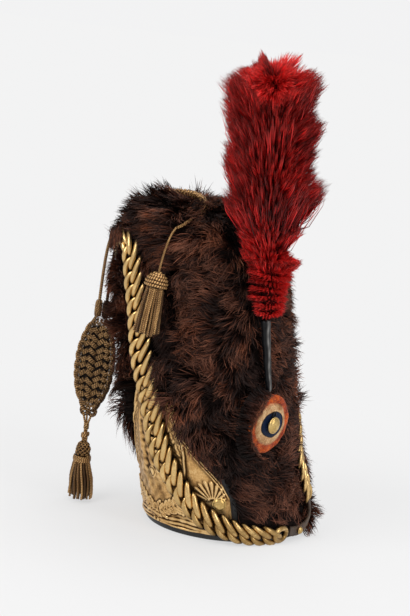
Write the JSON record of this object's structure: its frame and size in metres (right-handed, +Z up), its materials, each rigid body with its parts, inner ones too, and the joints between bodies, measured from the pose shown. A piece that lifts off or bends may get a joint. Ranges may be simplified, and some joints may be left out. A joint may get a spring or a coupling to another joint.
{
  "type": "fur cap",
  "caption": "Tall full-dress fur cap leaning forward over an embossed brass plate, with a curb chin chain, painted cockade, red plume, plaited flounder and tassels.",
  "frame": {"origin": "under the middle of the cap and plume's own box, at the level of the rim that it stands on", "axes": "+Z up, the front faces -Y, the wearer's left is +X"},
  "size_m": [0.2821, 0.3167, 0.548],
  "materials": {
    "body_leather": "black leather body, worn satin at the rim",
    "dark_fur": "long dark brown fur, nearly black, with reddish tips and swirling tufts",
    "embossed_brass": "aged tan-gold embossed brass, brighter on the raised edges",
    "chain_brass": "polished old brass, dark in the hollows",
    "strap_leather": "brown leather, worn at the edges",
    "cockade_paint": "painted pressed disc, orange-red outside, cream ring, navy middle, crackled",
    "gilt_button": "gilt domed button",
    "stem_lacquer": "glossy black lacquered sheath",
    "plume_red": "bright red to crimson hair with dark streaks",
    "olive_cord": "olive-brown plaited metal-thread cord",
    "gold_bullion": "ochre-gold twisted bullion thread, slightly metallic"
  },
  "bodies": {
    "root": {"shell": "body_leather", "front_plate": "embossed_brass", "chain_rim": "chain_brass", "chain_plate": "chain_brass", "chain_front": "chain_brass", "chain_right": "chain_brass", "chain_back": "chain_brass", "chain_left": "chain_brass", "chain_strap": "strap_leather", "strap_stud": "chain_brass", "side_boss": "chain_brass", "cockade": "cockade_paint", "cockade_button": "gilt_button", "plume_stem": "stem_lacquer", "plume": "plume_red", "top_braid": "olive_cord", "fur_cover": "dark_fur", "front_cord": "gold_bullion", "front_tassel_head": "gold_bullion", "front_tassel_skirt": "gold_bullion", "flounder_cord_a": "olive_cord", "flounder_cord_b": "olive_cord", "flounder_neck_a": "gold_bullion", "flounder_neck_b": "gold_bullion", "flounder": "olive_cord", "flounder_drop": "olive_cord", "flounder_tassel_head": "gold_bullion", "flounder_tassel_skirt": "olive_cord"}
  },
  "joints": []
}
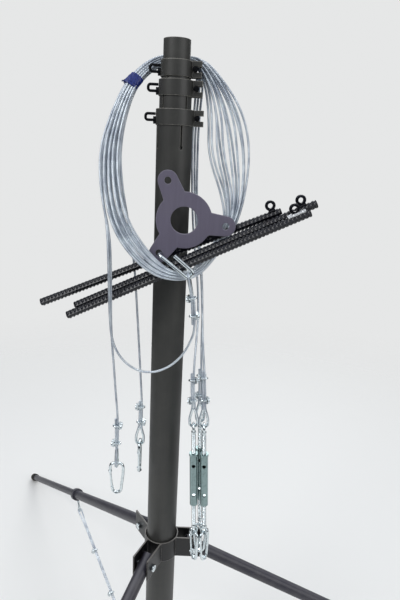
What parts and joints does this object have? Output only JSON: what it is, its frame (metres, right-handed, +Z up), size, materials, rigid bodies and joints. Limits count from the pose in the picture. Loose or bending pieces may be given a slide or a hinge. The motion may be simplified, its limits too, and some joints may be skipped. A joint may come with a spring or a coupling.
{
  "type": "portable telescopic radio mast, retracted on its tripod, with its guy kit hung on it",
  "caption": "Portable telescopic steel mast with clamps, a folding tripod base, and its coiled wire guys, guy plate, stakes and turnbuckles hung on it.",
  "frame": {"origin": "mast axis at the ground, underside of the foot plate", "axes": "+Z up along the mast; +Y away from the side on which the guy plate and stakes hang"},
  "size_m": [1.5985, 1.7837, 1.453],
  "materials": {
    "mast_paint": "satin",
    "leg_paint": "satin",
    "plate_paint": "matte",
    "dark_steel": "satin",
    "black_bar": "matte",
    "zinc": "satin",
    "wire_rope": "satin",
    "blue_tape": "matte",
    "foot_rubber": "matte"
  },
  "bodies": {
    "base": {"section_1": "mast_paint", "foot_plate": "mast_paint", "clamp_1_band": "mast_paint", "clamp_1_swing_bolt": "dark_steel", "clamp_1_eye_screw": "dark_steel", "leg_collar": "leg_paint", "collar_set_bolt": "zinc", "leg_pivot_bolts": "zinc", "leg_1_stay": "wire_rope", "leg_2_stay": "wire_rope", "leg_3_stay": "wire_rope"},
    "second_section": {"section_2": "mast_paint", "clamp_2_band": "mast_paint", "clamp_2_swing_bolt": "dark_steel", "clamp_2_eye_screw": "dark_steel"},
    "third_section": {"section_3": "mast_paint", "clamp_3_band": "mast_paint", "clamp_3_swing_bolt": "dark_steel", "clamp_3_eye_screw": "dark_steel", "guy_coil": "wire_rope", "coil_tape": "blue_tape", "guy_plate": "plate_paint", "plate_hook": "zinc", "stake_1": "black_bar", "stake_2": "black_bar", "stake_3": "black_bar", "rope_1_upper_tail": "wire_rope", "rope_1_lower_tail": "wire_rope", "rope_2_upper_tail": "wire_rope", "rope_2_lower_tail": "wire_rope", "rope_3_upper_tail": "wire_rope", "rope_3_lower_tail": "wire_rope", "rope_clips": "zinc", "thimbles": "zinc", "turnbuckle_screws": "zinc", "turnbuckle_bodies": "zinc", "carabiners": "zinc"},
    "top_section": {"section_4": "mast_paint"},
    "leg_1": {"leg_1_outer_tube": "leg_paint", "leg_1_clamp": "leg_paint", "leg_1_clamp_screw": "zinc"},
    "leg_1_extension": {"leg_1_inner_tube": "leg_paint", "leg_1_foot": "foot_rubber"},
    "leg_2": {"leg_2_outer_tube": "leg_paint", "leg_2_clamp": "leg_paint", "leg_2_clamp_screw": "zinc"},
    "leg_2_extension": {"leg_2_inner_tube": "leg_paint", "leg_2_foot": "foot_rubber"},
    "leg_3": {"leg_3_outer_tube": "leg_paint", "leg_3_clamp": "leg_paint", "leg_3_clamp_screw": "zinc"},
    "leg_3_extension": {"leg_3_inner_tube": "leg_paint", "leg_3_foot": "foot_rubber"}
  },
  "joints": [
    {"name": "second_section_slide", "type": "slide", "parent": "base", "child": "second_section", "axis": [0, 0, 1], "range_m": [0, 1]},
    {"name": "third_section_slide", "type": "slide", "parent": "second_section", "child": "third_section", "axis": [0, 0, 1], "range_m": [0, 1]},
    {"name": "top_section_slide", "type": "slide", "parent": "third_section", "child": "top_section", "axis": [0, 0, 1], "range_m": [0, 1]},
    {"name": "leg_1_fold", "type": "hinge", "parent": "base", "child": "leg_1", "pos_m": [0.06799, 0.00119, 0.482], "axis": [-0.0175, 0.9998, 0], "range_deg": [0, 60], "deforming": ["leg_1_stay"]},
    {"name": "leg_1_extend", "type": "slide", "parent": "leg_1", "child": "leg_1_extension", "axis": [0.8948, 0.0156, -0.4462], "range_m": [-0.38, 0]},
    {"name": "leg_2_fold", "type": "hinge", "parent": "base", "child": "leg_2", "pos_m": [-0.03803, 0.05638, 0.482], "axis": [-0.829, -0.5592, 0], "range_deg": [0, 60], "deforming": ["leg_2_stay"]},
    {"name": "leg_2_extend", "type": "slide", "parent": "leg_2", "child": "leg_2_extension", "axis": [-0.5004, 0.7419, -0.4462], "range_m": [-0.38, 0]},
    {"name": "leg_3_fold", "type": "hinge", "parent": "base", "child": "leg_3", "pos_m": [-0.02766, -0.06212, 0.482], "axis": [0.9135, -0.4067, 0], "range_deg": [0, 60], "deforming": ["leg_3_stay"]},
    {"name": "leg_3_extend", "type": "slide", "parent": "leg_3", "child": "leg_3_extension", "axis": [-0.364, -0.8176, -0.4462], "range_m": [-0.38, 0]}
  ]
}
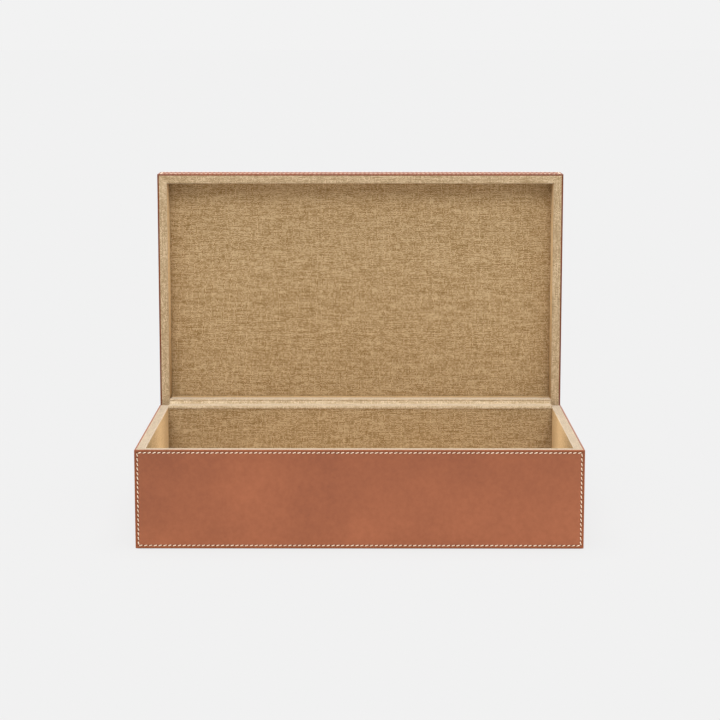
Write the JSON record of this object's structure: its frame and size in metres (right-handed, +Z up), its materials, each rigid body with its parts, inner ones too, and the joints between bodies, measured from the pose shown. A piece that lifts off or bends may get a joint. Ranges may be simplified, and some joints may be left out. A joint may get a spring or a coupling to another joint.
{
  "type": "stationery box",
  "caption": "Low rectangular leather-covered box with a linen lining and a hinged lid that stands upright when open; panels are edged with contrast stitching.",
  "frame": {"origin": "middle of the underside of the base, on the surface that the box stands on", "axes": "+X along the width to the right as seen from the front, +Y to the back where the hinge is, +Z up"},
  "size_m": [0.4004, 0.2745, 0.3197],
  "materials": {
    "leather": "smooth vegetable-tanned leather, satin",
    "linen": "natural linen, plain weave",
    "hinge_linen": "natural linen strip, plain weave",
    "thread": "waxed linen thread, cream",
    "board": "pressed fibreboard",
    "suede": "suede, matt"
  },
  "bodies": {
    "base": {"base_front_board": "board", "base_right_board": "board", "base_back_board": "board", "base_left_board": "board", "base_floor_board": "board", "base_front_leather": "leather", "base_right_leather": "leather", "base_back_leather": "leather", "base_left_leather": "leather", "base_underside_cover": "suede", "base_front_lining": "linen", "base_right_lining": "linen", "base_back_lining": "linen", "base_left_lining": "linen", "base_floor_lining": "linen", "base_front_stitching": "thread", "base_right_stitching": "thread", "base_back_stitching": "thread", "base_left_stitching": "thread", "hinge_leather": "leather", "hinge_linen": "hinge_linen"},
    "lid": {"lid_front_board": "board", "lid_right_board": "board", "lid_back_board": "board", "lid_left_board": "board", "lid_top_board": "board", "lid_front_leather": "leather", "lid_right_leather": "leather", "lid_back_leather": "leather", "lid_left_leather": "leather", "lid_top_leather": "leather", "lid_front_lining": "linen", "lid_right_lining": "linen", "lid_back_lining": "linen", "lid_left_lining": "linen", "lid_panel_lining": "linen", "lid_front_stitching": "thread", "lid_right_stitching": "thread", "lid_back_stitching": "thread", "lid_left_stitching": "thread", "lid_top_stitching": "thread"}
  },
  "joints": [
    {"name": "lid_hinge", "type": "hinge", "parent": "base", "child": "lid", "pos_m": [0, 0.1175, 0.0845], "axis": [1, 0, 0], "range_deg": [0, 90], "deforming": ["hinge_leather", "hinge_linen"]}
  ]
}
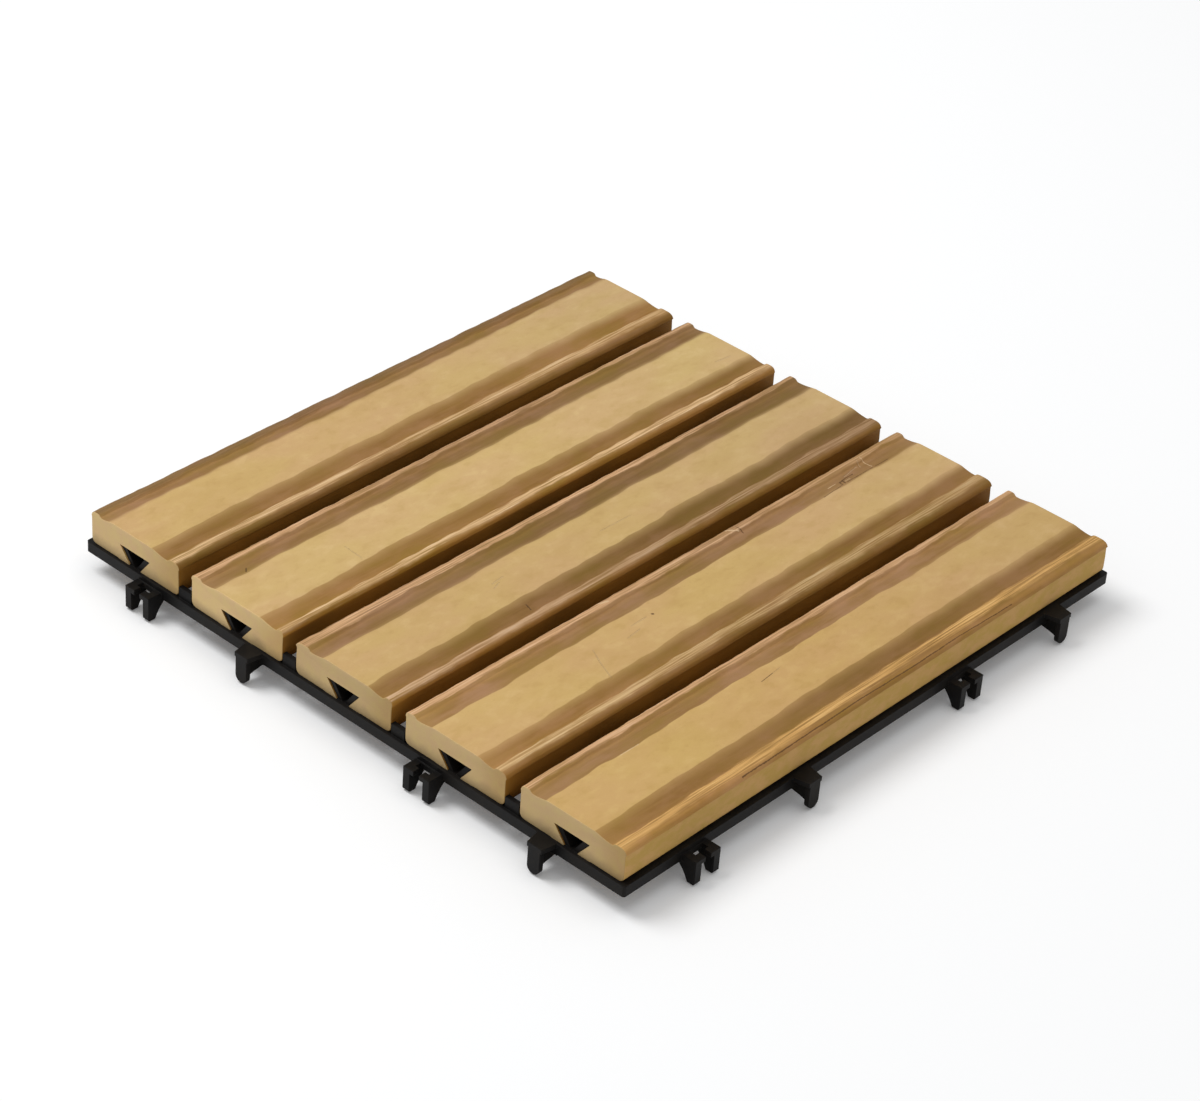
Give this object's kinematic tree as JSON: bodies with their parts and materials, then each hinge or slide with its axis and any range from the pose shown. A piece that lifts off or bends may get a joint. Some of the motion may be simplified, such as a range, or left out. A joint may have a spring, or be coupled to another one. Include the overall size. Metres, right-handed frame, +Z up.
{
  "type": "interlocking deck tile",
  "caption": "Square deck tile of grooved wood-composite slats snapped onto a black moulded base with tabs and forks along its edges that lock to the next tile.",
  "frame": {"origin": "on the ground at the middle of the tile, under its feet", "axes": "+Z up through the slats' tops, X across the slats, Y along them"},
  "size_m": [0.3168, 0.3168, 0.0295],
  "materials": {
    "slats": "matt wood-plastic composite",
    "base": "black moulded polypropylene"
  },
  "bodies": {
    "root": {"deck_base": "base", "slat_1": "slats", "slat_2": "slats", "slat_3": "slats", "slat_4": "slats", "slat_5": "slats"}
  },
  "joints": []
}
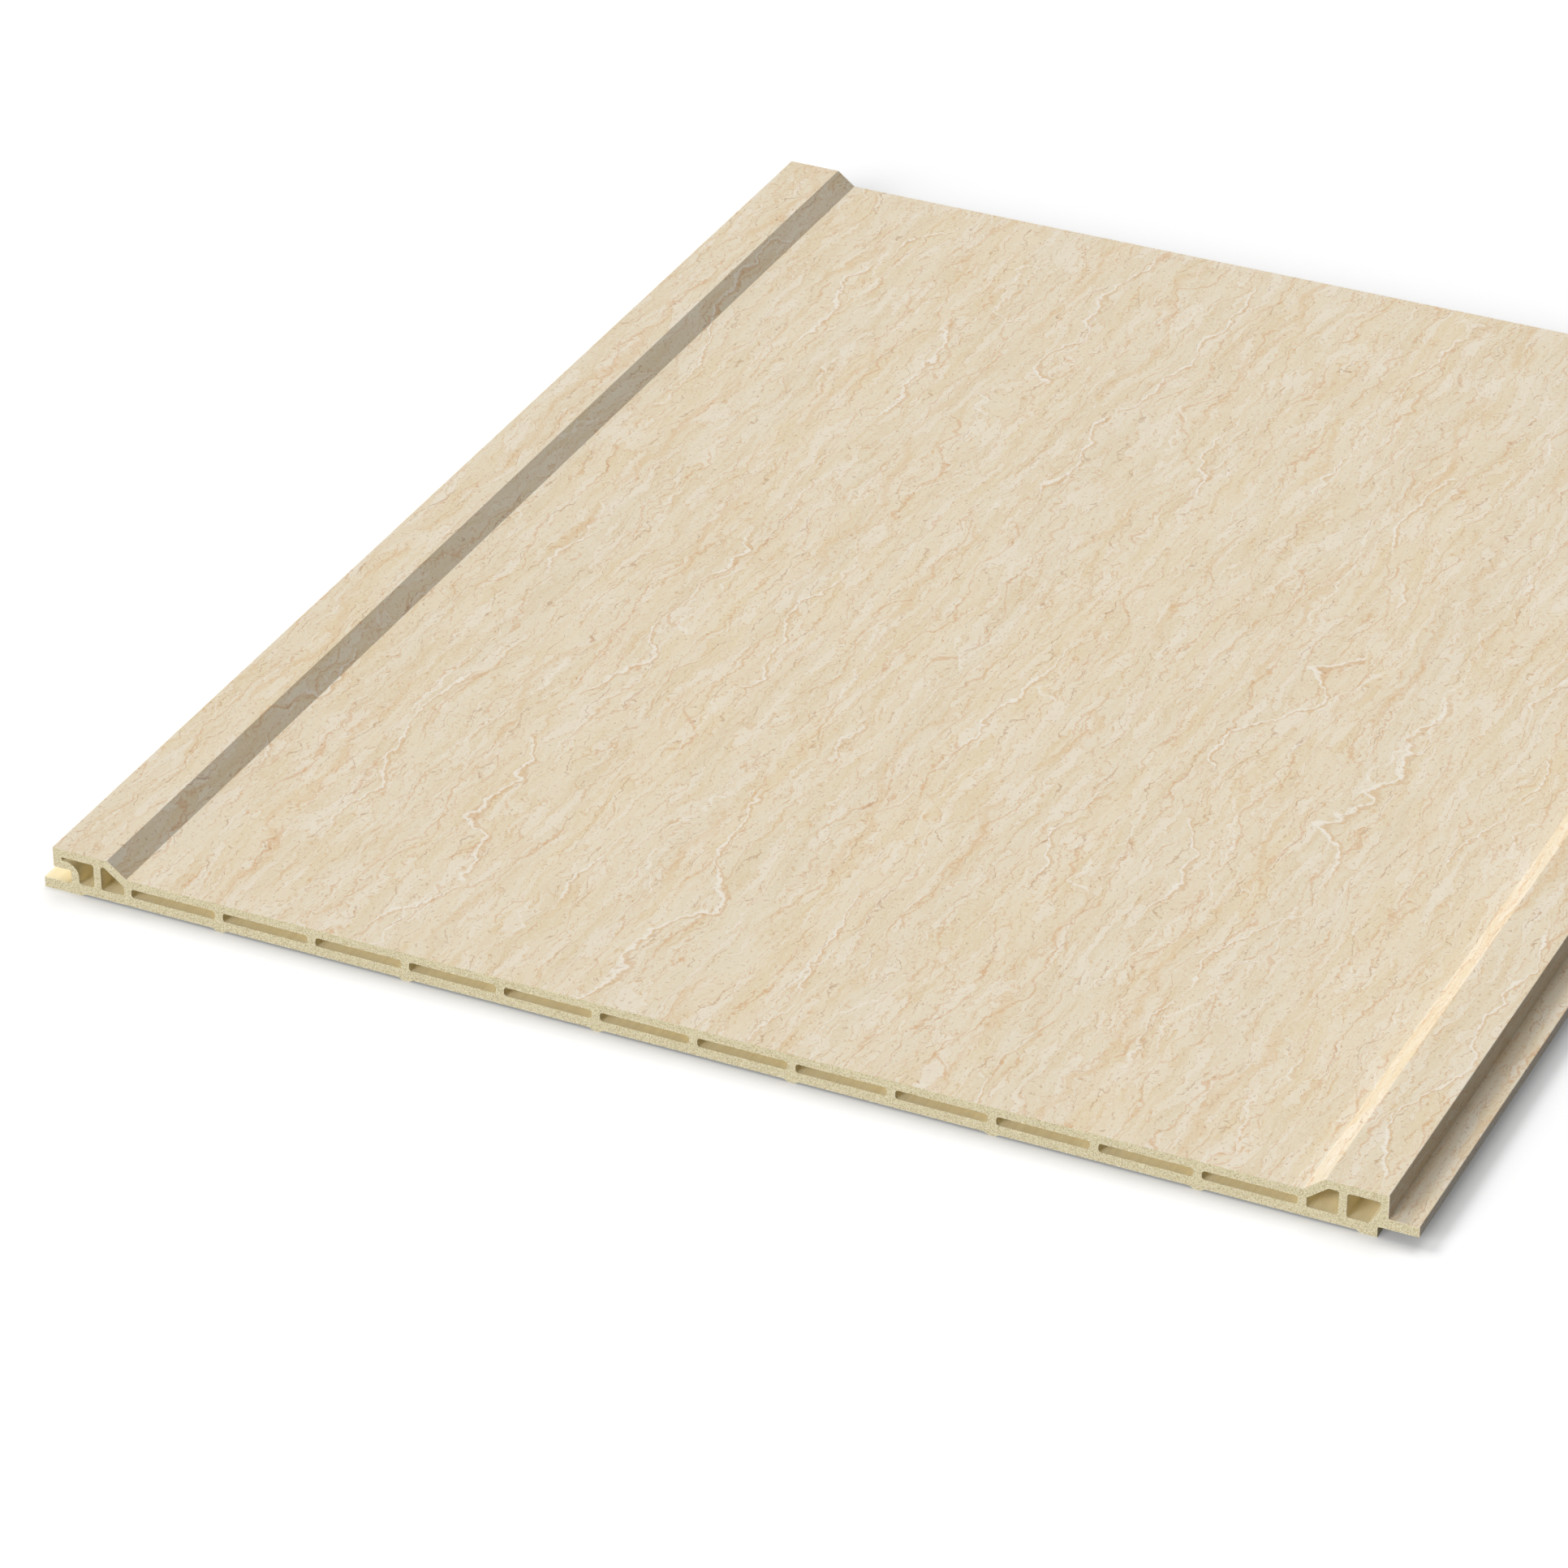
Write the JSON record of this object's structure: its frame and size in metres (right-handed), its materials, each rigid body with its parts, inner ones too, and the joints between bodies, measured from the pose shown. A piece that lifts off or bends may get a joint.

+ + + + +

The line containing "Give this object's" and every line after it, through the end of the records, should be repeated exactly and alone.

### EXERCISE SOLUTION
Give this object's kinematic tree as JSON: bodies with their parts and materials, then each hinge or slide with its axis and any range from the pose shown. A piece that lifts off or bends may get a joint. Some of the motion may be simplified, such as a range, or left out. A joint may have a spring, or be coupled to another one. Include the overall size. Metres, right-handed frame, +Z up.
{
  "type": "interlocking deck tile",
  "caption": "Square deck tile of grooved wood-composite slats snapped onto a black moulded base with tabs and forks along its edges that lock to the next tile.",
  "frame": {"origin": "on the ground at the middle of the tile, under its feet", "axes": "+Z up through the slats' tops, X across the slats, Y along them"},
  "size_m": [0.3168, 0.3168, 0.0295],
  "materials": {
    "slats": "matt wood-plastic composite",
    "base": "black moulded polypropylene"
  },
  "bodies": {
    "root": {"deck_base": "base", "slat_1": "slats", "slat_2": "slats", "slat_3": "slats", "slat_4": "slats", "slat_5": "slats"}
  },
  "joints": []
}
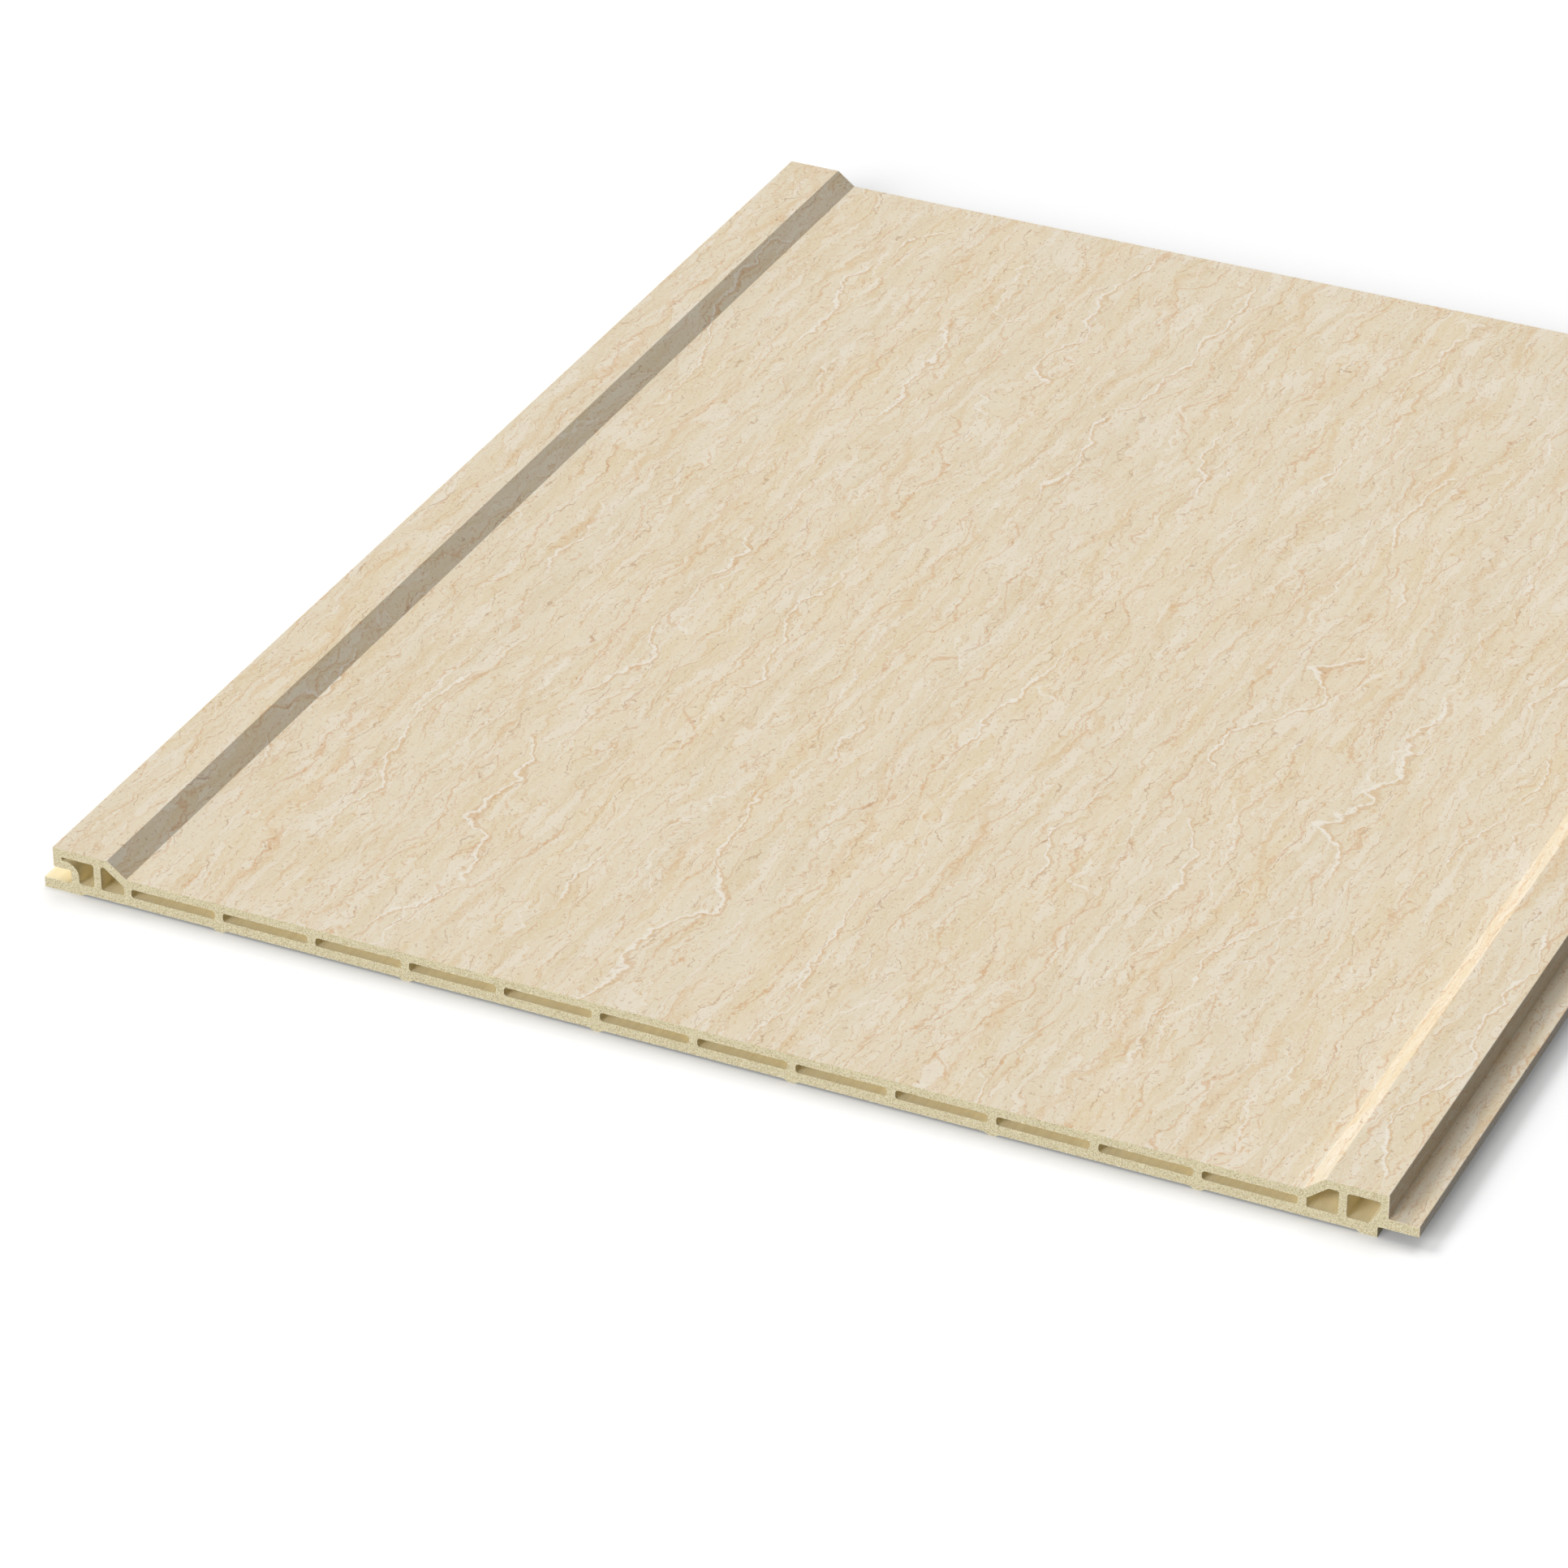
Write the JSON record of this object's structure: its frame and size in metres (right-handed), its materials, each rigid body with its parts, inner ones too, and the joints between bodies, measured from the pose shown. A piece that lifts off or bends may get a joint.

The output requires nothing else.